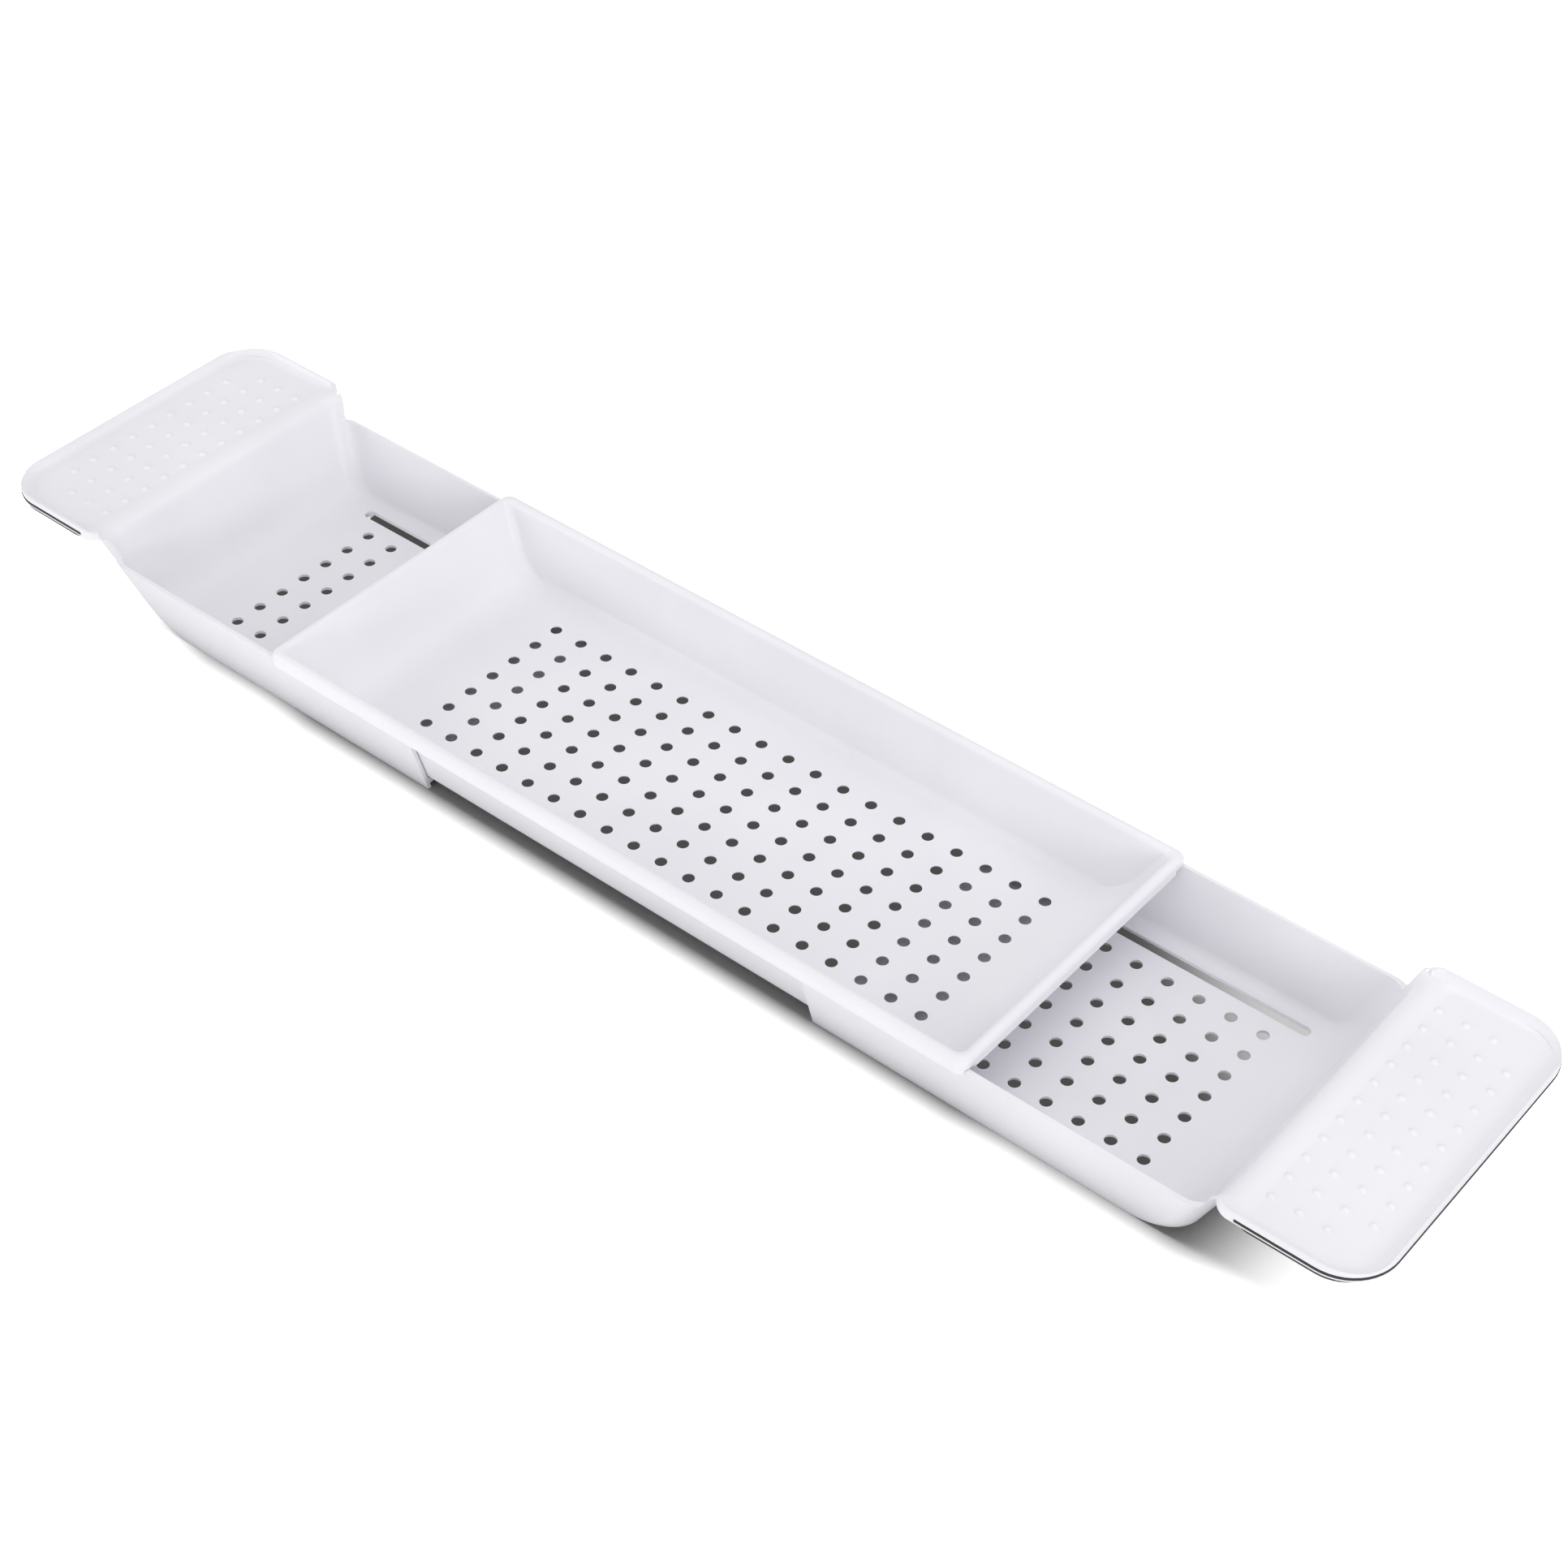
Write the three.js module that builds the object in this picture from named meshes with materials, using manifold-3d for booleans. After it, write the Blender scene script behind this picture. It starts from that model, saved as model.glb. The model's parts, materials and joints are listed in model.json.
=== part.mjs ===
// Extending bath caddy: a perforated centre tray with a hooked rim, and two perforated end trays
// that slide underneath it, each ending in a wing that rests on the edge of the bath.
// Millimetres. X runs along the caddy, Y across it and Z up, with Z zero on the trays' feet.
// The origin is in the middle of the centre tray, and both end trays are drawn fully out.
import * as THREE from 'three';
import { mergeGeometries, mergeVertices } from 'three/addons/utils/BufferGeometryUtils.js';
import Module from 'manifold-3d';

const wasm = await Module();
wasm.setup();

// Plastic and clearances
const wall = 2; // thickness of every floor and wall
const slideGap = 0.5; // between parts that slide on each other
const seatGap = 0.25; // between parts that are fixed to each other
const overrun = 3; // how far a cutter reaches past what it cuts

// Perforated floors
const holeRadius = 3.1;
const holePitchX = 17;
const holePitchY = 15.6;

// Heights
const footHeight = 3.1; // side walls reach this far below the end trays' floors
const floorStep = 5.3; // from the top of an end floor to the underside of the centre floor
const centreDepth = 34; // from the centre floor to the top of its rim
const hookRoom = 3.3; // between the centre rim's underside and an end tray's rim

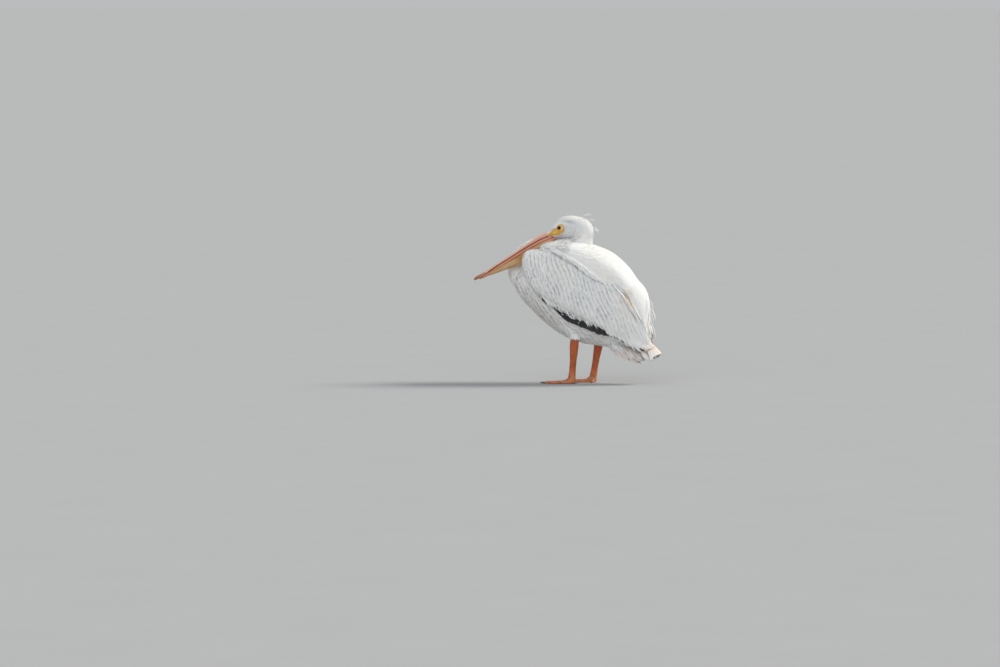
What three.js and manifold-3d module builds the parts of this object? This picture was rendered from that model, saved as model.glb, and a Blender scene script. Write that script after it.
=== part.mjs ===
// An American white pelican at rest, life size: it stands with its wings folded and its neck folded
// back, and the long bill lies down along the left side of the neck.
// Millimetres. The bird faces -Y, its left side is +X, +Z is up and the floor is z = 0.
import * as THREE from "three";
import { ParametricGeometry } from "three/addons/geometries/ParametricGeometry.js";
import { mergeVertices } from "three/addons/utils/BufferGeometryUtils.js";
import Module from "manifold-3d";

const wasm = await Module();
wasm.setup();

// Driving dimensions
const gap = 0.3; // kept between nodes that touch
const sliver = 0.1; // faces finer than this, left by a cut, are merged
const headTurn = 10; // degrees, the head and bill turned to the bird's left
const eyeRadius = 10;
const eyeApart = 42; // between the centres of the eyes
const eyeForward = 87; // ahead of the nape's pivot
const eyeLevel = 606;
const footApart = 116; // between the two heels, across the body
const leftHeel = -26; // where each heel stands along the body
const rightHeel = 30;
const leftLean = 10; // how far each ankle stands behind its heel
const rightLean = 22;
const ankleLevel = 152;
const webThickness = 2.5;
const clawLength = 13;

// Toes, as degrees outwards from straight ahead, length from the heel and radius at the tip
const toes = {
  outer: { angle: 24, length: 104, tip: 4.2 },
  middle: { angle: 4, length: 114, tip: 4.6 },
  inner: { angle: -20, length: 86, tip: 4.2 },
  hind: { angle: -100, length: 44, tip: 3.6 },
};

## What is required
Reproduce the listing shown above in its entirety, exactly.

## The solution
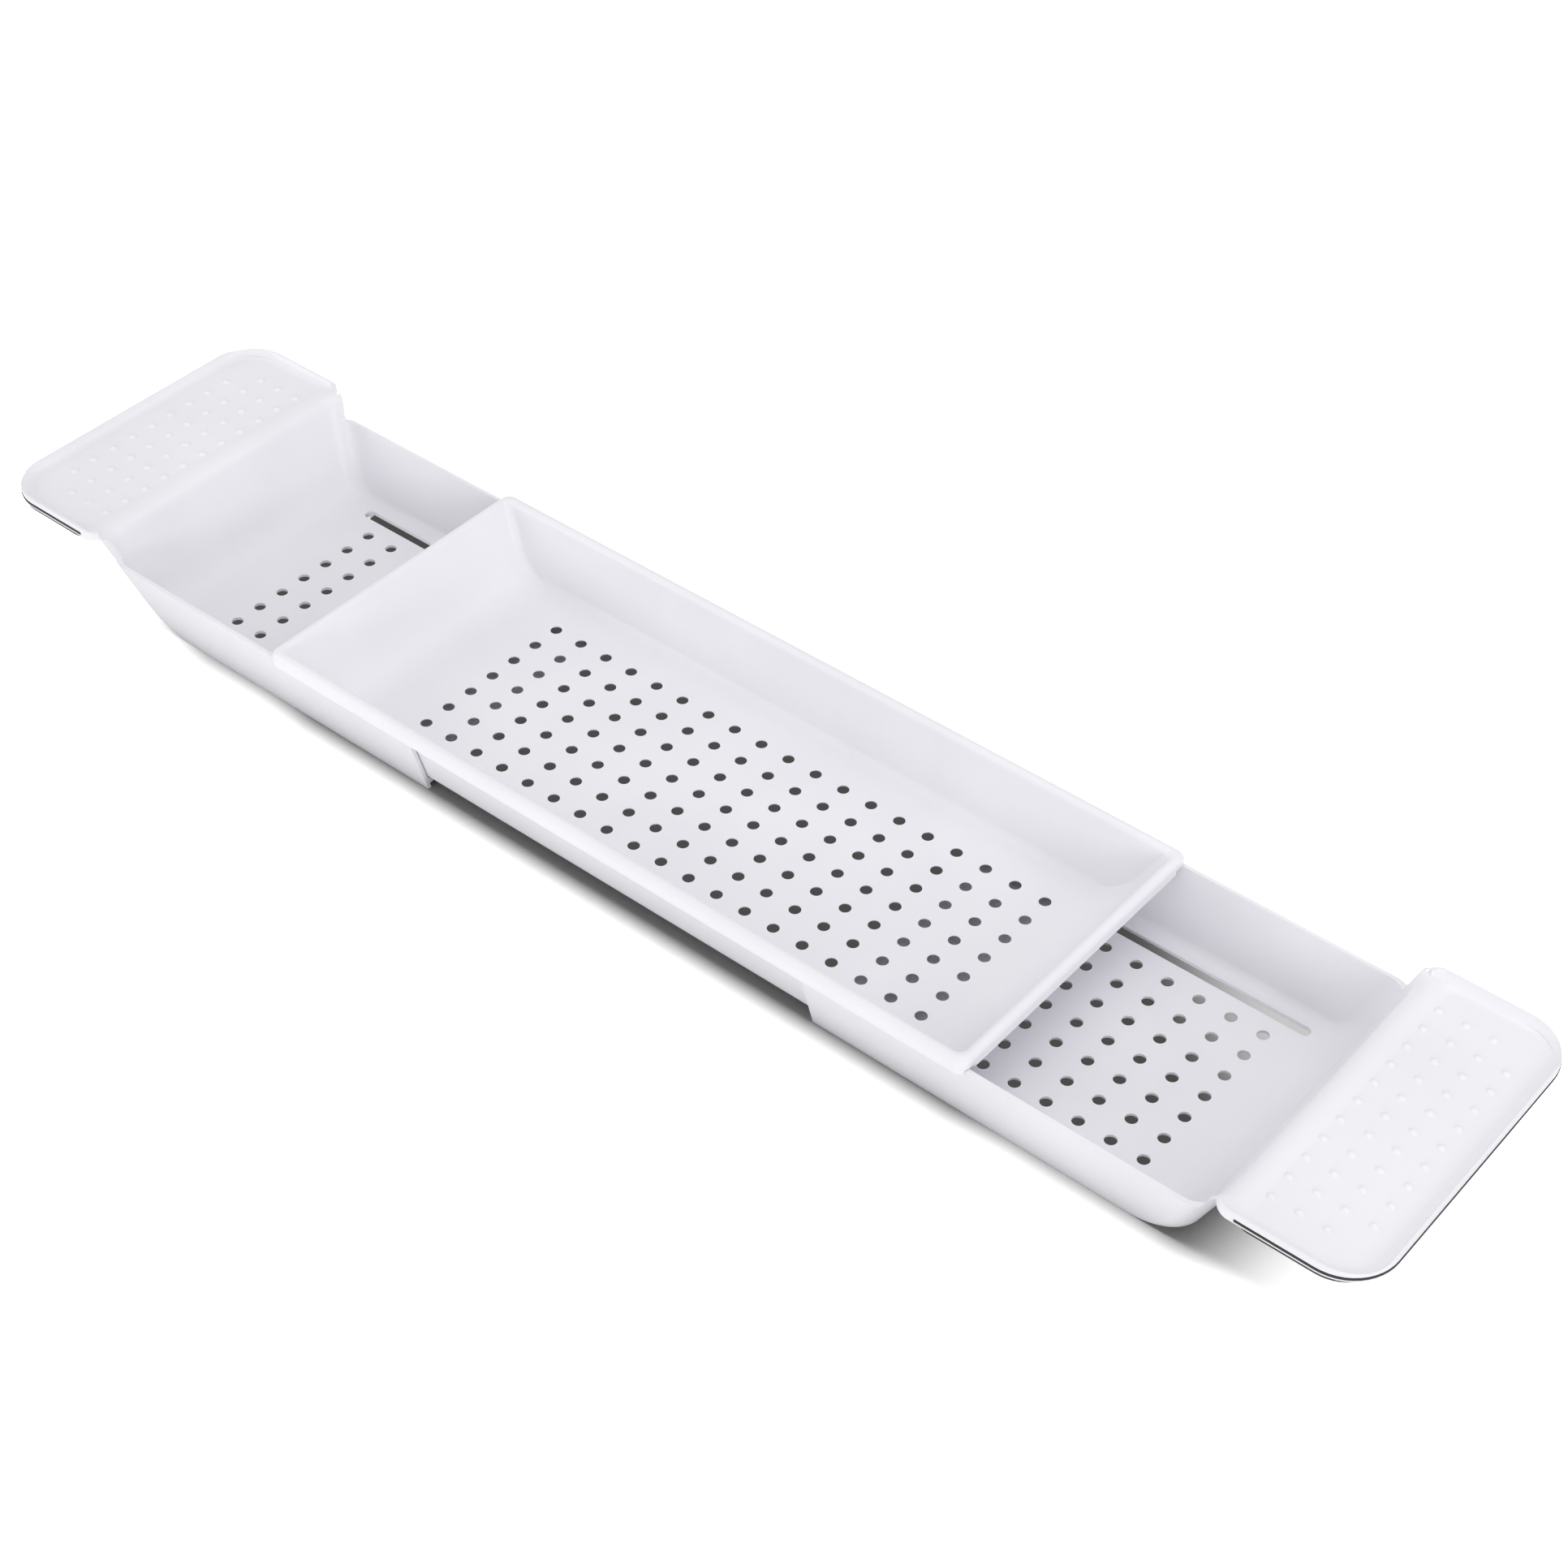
Write the three.js module that builds the object in this picture from named meshes with materials, using manifold-3d for booleans. After it, write the Blender scene script behind this picture. It starts from that model, saved as model.glb. The model's parts, materials and joints are listed in model.json.
=== part.mjs ===
// Extending bath caddy: a perforated centre tray with a hooked rim, and two perforated end trays
// that slide underneath it, each ending in a wing that rests on the edge of the bath.
// Millimetres. X runs along the caddy, Y across it and Z up, with Z zero on the trays' feet.
// The origin is in the middle of the centre tray, and both end trays are drawn fully out.
import * as THREE from 'three';
import { mergeGeometries, mergeVertices } from 'three/addons/utils/BufferGeometryUtils.js';
import Module from 'manifold-3d';

const wasm = await Module();
wasm.setup();

// Plastic and clearances
const wall = 2; // thickness of every floor and wall
const slideGap = 0.5; // between parts that slide on each other
const seatGap = 0.25; // between parts that are fixed to each other
const overrun = 3; // how far a cutter reaches past what it cuts

// Perforated floors
const holeRadius = 3.1;
const holePitchX = 17;
const holePitchY = 15.6;

// Heights
const footHeight = 3.1; // side walls reach this far below the end trays' floors
const floorStep = 5.3; // from the top of an end floor to the underside of the centre floor
const centreDepth = 34; // from the centre floor to the top of its rim
const hookRoom = 3.3; // between the centre rim's underside and an end tray's rim

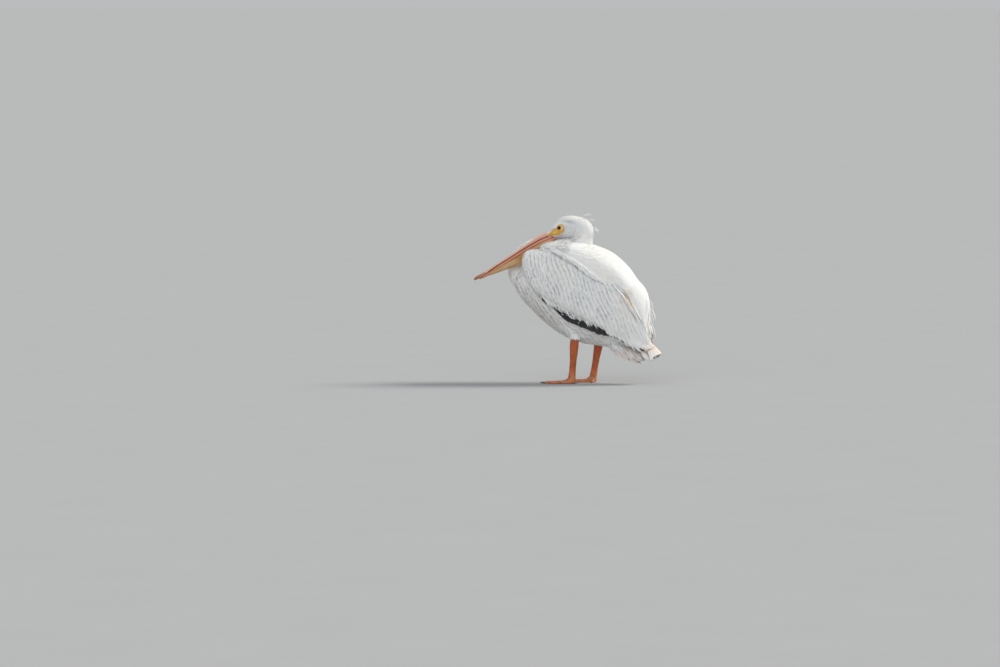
What three.js and manifold-3d module builds the parts of this object? This picture was rendered from that model, saved as model.glb, and a Blender scene script. Write that script after it.
=== part.mjs ===
// An American white pelican at rest, life size: it stands with its wings folded and its neck folded
// back, and the long bill lies down along the left side of the neck.
// Millimetres. The bird faces -Y, its left side is +X, +Z is up and the floor is z = 0.
import * as THREE from "three";
import { ParametricGeometry } from "three/addons/geometries/ParametricGeometry.js";
import { mergeVertices } from "three/addons/utils/BufferGeometryUtils.js";
import Module from "manifold-3d";

const wasm = await Module();
wasm.setup();

// Driving dimensions
const gap = 0.3; // kept between nodes that touch
const sliver = 0.1; // faces finer than this, left by a cut, are merged
const headTurn = 10; // degrees, the head and bill turned to the bird's left
const eyeRadius = 10;
const eyeApart = 42; // between the centres of the eyes
const eyeForward = 87; // ahead of the nape's pivot
const eyeLevel = 606;
const footApart = 116; // between the two heels, across the body
const leftHeel = -26; // where each heel stands along the body
const rightHeel = 30;
const leftLean = 10; // how far each ankle stands behind its heel
const rightLean = 22;
const ankleLevel = 152;
const webThickness = 2.5;
const clawLength = 13;

// Toes, as degrees outwards from straight ahead, length from the heel and radius at the tip
const toes = {
  outer: { angle: 24, length: 104, tip: 4.2 },
  middle: { angle: 4, length: 114, tip: 4.6 },
  inner: { angle: -20, length: 86, tip: 4.2 },
  hind: { angle: -100, length: 44, tip: 3.6 },
};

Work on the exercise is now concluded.